IVF is substantially more expensive, typically running $12,000 to $20,000 per cycle before medications. Injectable medications alone can add $1,500 to $2,500, while oral medications like letrozole cost $50 to $150. Add-ons like genetic testing, ICSI, and embryo freezing each carry their own fees, so a fully loaded IVF cycle can exceed $20,000.

Insurance coverage is inconsistent. Currently 25 U.S. states plus Washington, D.C. have laws requiring some level of insurance coverage for fertility treatments, though what’s covered varies widely. States like Massachusetts and Illinois have relatively comprehensive mandates, while others may only require insurers to offer fertility coverage as an option rather than include it by default. If you live in a state without a mandate, coverage depends entirely on your employer’s plan. Many clinics offer payment plans, and some patients use fertility-specific lending programs to finance treatment.

How Success Rates Are Tracked

U.S. fertility clinics are required to report data on assisted reproductive technology cycles and outcomes to the CDC annually. This data is publicly available and searchable by clinic, so you can compare how different programs perform.
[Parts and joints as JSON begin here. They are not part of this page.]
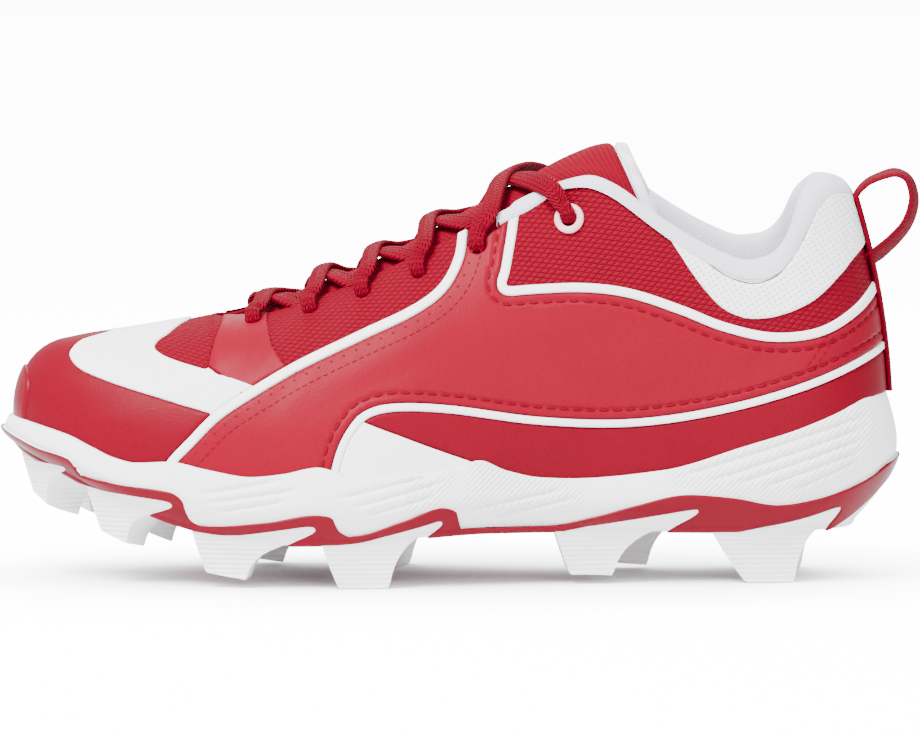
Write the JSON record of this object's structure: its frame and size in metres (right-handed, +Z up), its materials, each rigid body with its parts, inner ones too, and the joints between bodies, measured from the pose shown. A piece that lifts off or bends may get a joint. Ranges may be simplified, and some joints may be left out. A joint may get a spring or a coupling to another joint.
{
  "type": "baseball cleat",
  "caption": "Low baseball cleat for the left foot: hollow laced upper with overlays, padded collar, tongue, waved midsole and an outsole plate with moulded studs.",
  "frame": {"origin": "centre of the object's box in plan, on the ground under the studs", "axes": "+X from the toe to the heel, -Y to the outer side of the foot, +Z up"},
  "size_m": [0.2956, 0.0956, 0.1402],
  "materials": {
    "upper_red": "semi-matte coated synthetic leather and mesh",
    "overlay_red": "smooth, semi-matte",
    "overlay_white": "smooth, semi-matte",
    "sole_white": "matte moulded foam",
    "plate_red": "glossy moulded rubber",
    "stud_white": "semi-gloss moulded rubber",
    "lining_cloth": "matte knitted cloth",
    "tongue_cloth": "ribbed matte cloth",
    "webbing_red": "woven webbing",
    "lace_red": "braided",
    "eyelet_pink": "glossy"
  },
  "bodies": {
    "root": {"upper": "upper_red", "midsole": "sole_white", "outsole_plate": "plate_red", "insole": "lining_cloth", "collar_lining": "lining_cloth", "tongue": "tongue_cloth", "quarter_outer": "overlay_red", "quarter_inner": "overlay_red", "toe_band": "overlay_white", "wedge_outer": "overlay_white", "wedge_inner": "overlay_white", "ankle_panel": "overlay_white", "toe_guard": "plate_red", "heel_webbing": "webbing_red", "eyelet_outer": "eyelet_pink", "eyelet_inner": "eyelet_pink", "stud_toe_outer": "stud_white", "stud_toe_inner": "stud_white", "stud_front_outer": "stud_white", "stud_front_inner": "stud_white", "stud_ball_front_outer": "stud_white", "stud_ball_front_inner": "stud_white", "stud_ball_rear_outer": "stud_white", "stud_ball_rear_inner": "stud_white", "stud_heel_front_outer": "stud_white", "stud_heel_front_inner": "stud_white", "stud_heel_rear_outer": "stud_white", "stud_heel_rear_inner": "stud_white", "lace_crossing_1": "lace_red", "lace_crossing_2": "lace_red", "lace_crossing_3": "lace_red", "lace_crossing_4": "lace_red", "lace_crossing_5": "lace_red"}
  },
  "joints": []
}
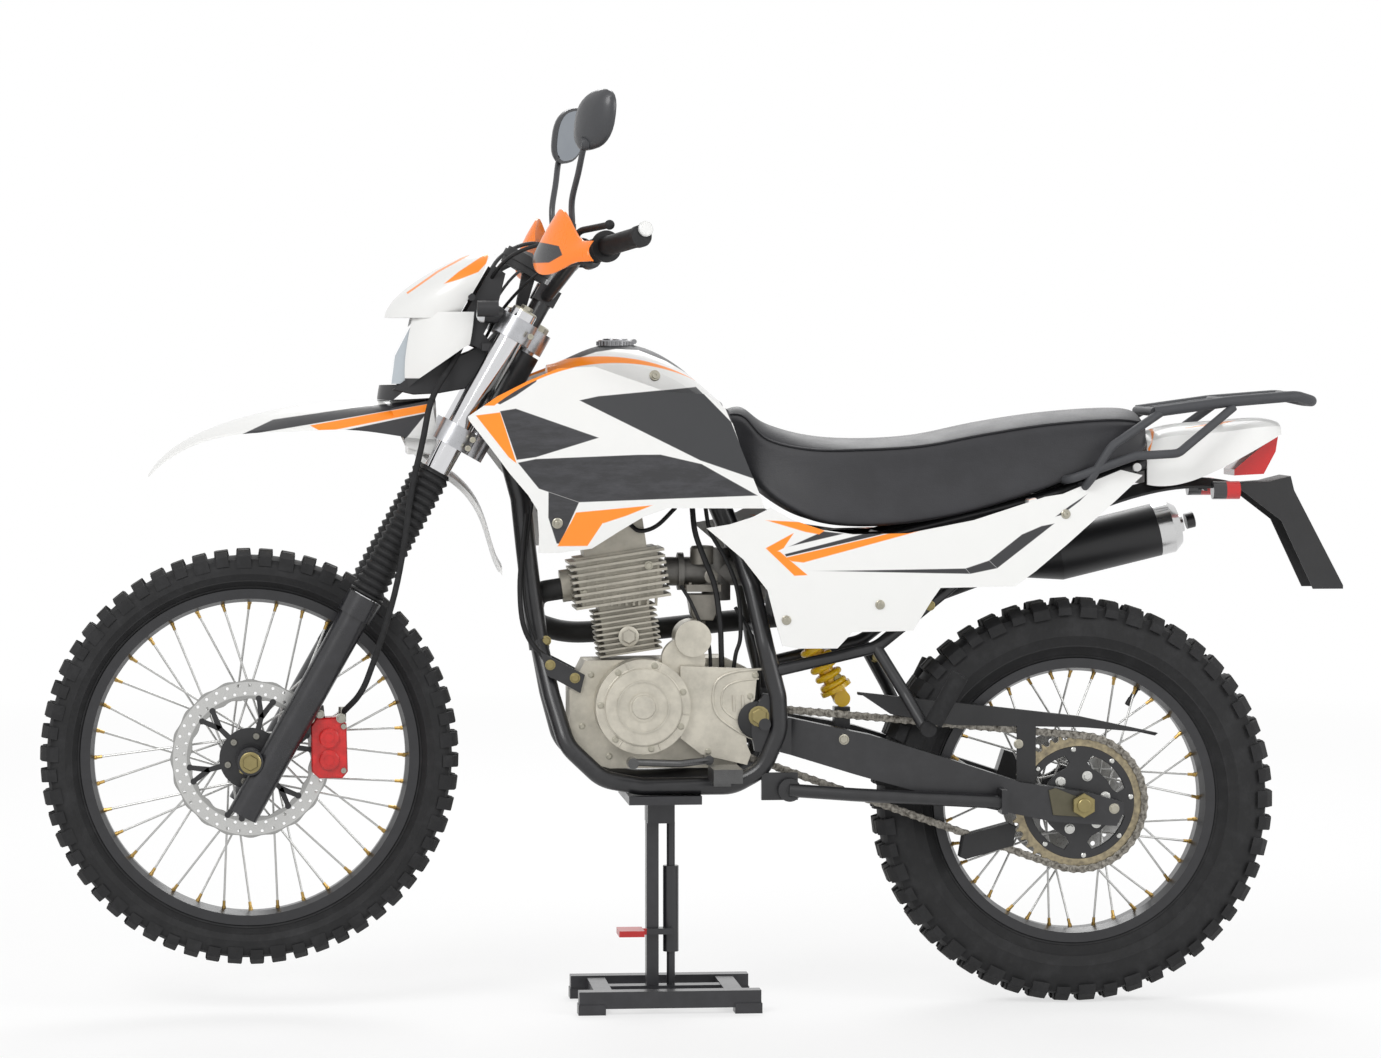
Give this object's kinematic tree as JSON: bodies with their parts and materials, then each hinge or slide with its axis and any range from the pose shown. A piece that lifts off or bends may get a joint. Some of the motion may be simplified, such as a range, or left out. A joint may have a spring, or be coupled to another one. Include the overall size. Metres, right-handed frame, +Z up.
{
  "type": "enduro dirt bike on a lift stand",
  "caption": "Single-cylinder enduro dirt bike with spoked wheels, telescopic fork, chain drive, luggage rack and folded side stand, held upright by a hydraulic lift stand under its frame.",
  "frame": {"origin": "on the floor under the centre of the overall box, on the bike's centre plane", "axes": "-X to the front wheel, -Y to the bike's left side, +Z up"},
  "size_m": [2.165, 0.8092, 1.5092],
  "materials": {
    "main_frame": "satin black",
    "subframe": "satin black",
    "swingarm": "satin black",
    "rear_shock": "yellow coil",
    "drive_chain": "oiled steel",
    "crankcase": "cast",
    "engine_covers": "cast",
    "output_sprocket": "machined",
    "cylinder": "cast",
    "cylinder_head": "cast",
    "carburettor": "cast",
    "exhaust_pipe": "matt black",
    "muffler": "satin black with bright cap",
    "air_box": "moulded",
    "fuel_tank": "black with white top",
    "fuel_cap": "moulded",
    "tank_shrouds": "white, orange and charcoal",
    "seat": "black vinyl",
    "side_panels": "white with stripes",
    "tail_fairing": "white",
    "rear_mudguard": "moulded",
    "tail_lamps": "red lens",
    "luggage_rack": "dark grey",
    "rear_axle": "zinc",
    "rear_caliper": "black",
    "chain_guard": "moulded",
    "foot_controls": "steel",
    "passenger_footpegs": "rubber",
    "lift_base": "black",
    "lift_column": "black",
    "lift_cylinder": "black with red pedal",
    "triple_clamps": "silver",
    "fork_tubes": "chromed",
    "fork_gaiters": "ribbed rubber",
    "fork_sliders": "satin black",
    "handlebar": "black",
    "hand_controls": "rubber and black metal",
    "handguards": "orange and black",
    "mirrors": "dark grey",
    "headlight_cowl": "white with stripes",
    "front_lamps": "clear lens, black carrier",
    "gauge": "moulded",
    "front_fender": "white with stripes",
    "front_caliper": "red",
    "front_axle": "steel",
    "brake_hose": "black",
    "front_tyre": "knobbed",
    "front_rim": "black anodised",
    "front_spokes": "steel",
    "front_hub": "black",
    "front_disc": "machined",
    "rear_tyre": "knobbed",
    "rear_rim": "black anodised",
    "rear_spokes": "steel",
    "rear_hub": "black",
    "rear_sprocket": "black",
    "rear_disc": "machined",
    "side_stand": "black"
  },
  "bodies": {
    "chassis": {"main_frame": "main_frame", "subframe": "subframe", "swingarm": "swingarm", "rear_shock": "rear_shock", "drive_chain": "drive_chain", "crankcase": "crankcase", "engine_covers": "engine_covers", "output_sprocket": "output_sprocket", "cylinder": "cylinder", "cylinder_head": "cylinder_head", "carburettor": "carburettor", "exhaust_pipe": "exhaust_pipe", "muffler": "muffler", "air_box": "air_box", "fuel_tank": "fuel_tank", "fuel_cap": "fuel_cap", "tank_shrouds": "tank_shrouds", "seat": "seat", "side_panels": "side_panels", "tail_fairing": "tail_fairing", "rear_mudguard": "rear_mudguard", "tail_lamps": "tail_lamps", "luggage_rack": "luggage_rack", "rear_axle": "rear_axle", "rear_caliper": "rear_caliper", "chain_guard": "chain_guard", "foot_controls": "foot_controls", "passenger_footpegs": "passenger_footpegs", "lift_base": "lift_base", "lift_column": "lift_column", "lift_cylinder": "lift_cylinder"},
    "steering": {"triple_clamps": "triple_clamps", "fork_tubes": "fork_tubes", "fork_gaiters": "fork_gaiters", "fork_sliders": "fork_sliders", "handlebar": "handlebar", "hand_controls": "hand_controls", "handguards": "handguards", "mirrors": "mirrors", "headlight_cowl": "headlight_cowl", "front_lamps": "front_lamps", "gauge": "gauge", "front_fender": "front_fender", "front_caliper": "front_caliper", "front_axle": "front_axle", "brake_hose": "brake_hose"},
    "front_wheel": {"front_tyre": "front_tyre", "front_rim": "front_rim", "front_spokes": "front_spokes", "front_hub": "front_hub", "front_disc": "front_disc"},
    "rear_wheel": {"rear_tyre": "rear_tyre", "rear_rim": "rear_rim", "rear_spokes": "rear_spokes", "rear_hub": "rear_hub", "rear_sprocket": "rear_sprocket", "rear_disc": "rear_disc"},
    "side_stand": {"side_stand": "side_stand"}
  },
  "joints": [
    {"name": "steering_turn", "type": "hinge", "parent": "chassis", "child": "steering", "pos_m": [-0.67851, 0, 0.38664], "axis": [0.4909, 0, 0.8712], "range_deg": [-40, 40]},
    {"name": "front_wheel_spin", "type": "hinge", "parent": "steering", "child": "front_wheel", "pos_m": [-0.7395, 0, 0.421], "axis": [0, 1, 0], "continuous": true},
    {"name": "rear_wheel_spin", "type": "hinge", "parent": "chassis", "child": "rear_wheel", "pos_m": [0.6305, 0, 0.338], "axis": [0, 1, 0], "continuous": true},
    {"name": "side_stand_swing", "type": "hinge", "parent": "chassis", "child": "side_stand", "pos_m": [0.142, -0.116, 0.3675], "axis": [0, 1, 0], "range_deg": [0, 90]}
  ]
}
The key metric to look for is the live birth rate, which tells you what percentage of treatment cycles at a given clinic actually resulted in a baby, not just a positive pregnancy test.

When comparing clinics, keep in mind that raw success rates don’t account for how difficult each clinic’s patient population is. A clinic that takes on more complex cases may have lower headline numbers but still deliver excellent care. Age is the single biggest factor affecting success. Most reporting tools let you filter by age group, which gives a more accurate picture of what your individual odds might look like. The Society for Assisted Reproductive Technology (SART) also maintains a patient-facing database where you can explore outcomes broken down by factors like the type of cycle and whether donor eggs were used.

Fertility Preservation

Not everyone who visits a fertility clinic is trying to get pregnant right now. Fertility preservation, most commonly egg freezing or sperm freezing, is a growing reason people seek clinic services. Cancer patients facing chemotherapy or radiation that could damage reproductive function are one group, but many people freeze eggs or sperm electively to extend their reproductive window. The process for egg freezing mirrors the first half of IVF: hormone stimulation followed by egg retrieval, after which eggs are flash-frozen and stored. Sperm freezing is simpler, requiring only a semen sample that is processed and cryopreserved.